Beobachtern zufolge ist das Problem, dass die fünf Länder der Sahelzone mit ihren labilen politischen Systemen und schwachen administrativen Strukturen ein Erbe des Kolonialismus sind und auch 60 Jahre nach Erlangung der Unabhängigkeit immer noch nicht stabil auf eigenen Beinen stehen. Daran hat die ehemalige Kolonialmacht Frankreich große Mitschuld, deren Interesse in all diesen Jahren eher der Nutzung der dortigen Bodenschätze galt.

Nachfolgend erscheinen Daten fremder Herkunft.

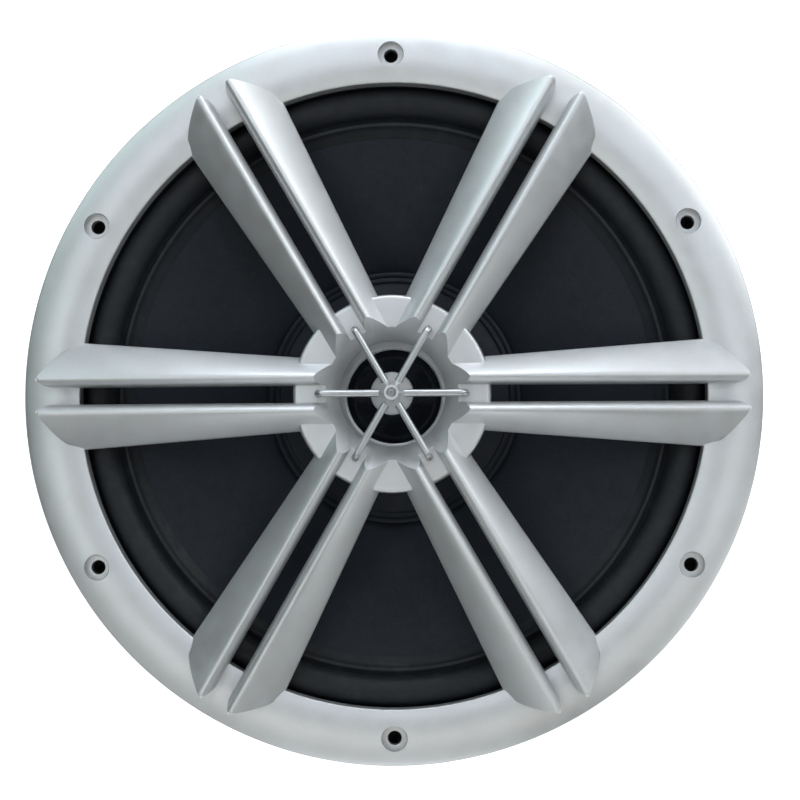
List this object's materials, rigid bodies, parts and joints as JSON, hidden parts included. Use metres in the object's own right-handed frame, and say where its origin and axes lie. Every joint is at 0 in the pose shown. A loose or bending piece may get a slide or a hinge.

Wenn ein großer Teil der dafür gezahlten Millionen und der Entwicklungshilfegelder in den Taschen korrupter afrikanischer Politiker landete, sah man darüber hinweg, wenn sie nur frankreichhörig waren. »Diese Staaten sind die schwächsten Glieder in der Front des Krieges gegen die Dschihadisten«, ist der Afrika-Experte Vincent Hugeux überzeugt. »Wenn auf jeden militärischen Erfolg vor Ort nicht die Rückkehr des Staates mit seinen Sicherheitskräften, seinen Beamten, seinen Schulen, Krankenhäusern und anderen sozialen Infrastrukturen folgt, war alles umsonst und die Dschihadisten werden auf lange Sicht die Oberhand behalten.«

Hinzu kommt, dass es in diesen Ländern keine einheitliche Front des Abwehrkampfes gibt, sondern dass oft aus innenpolitischem Kalkül Konflikte unter einzelnen Stämmen angeheizt werden. In Mali misstrauen die Regierungspolitiker der Bevölkerungsminderheit der Tuareg im Norden wegen deren Autonomiebestrebungen und diskriminieren sie. »Das führt dazu, dass die Dschihadisten hier Nachwuchs rekrutieren können und dass die Dorfbewohner oft mehr Angst vor der Regierung und deren Soldaten oder Polizisten haben als vor den Terroristen«, meint der ehemalige Offizier der französischen Barkhane-Truppen François Louvailles.

Unter der Zivilbevölkerung fordert der Krieg mit den Dschihadisten die größten Opfer. Während in den zurückliegenden acht Jahren mehrere hundert Soldaten gefallen sind, mussten viele Tausend Zivilisten ihr Leben lassen und nach UN-Angaben wurden in der Region mehr als zwei Millionen Menschen aus ihrer Heimat vertrieben.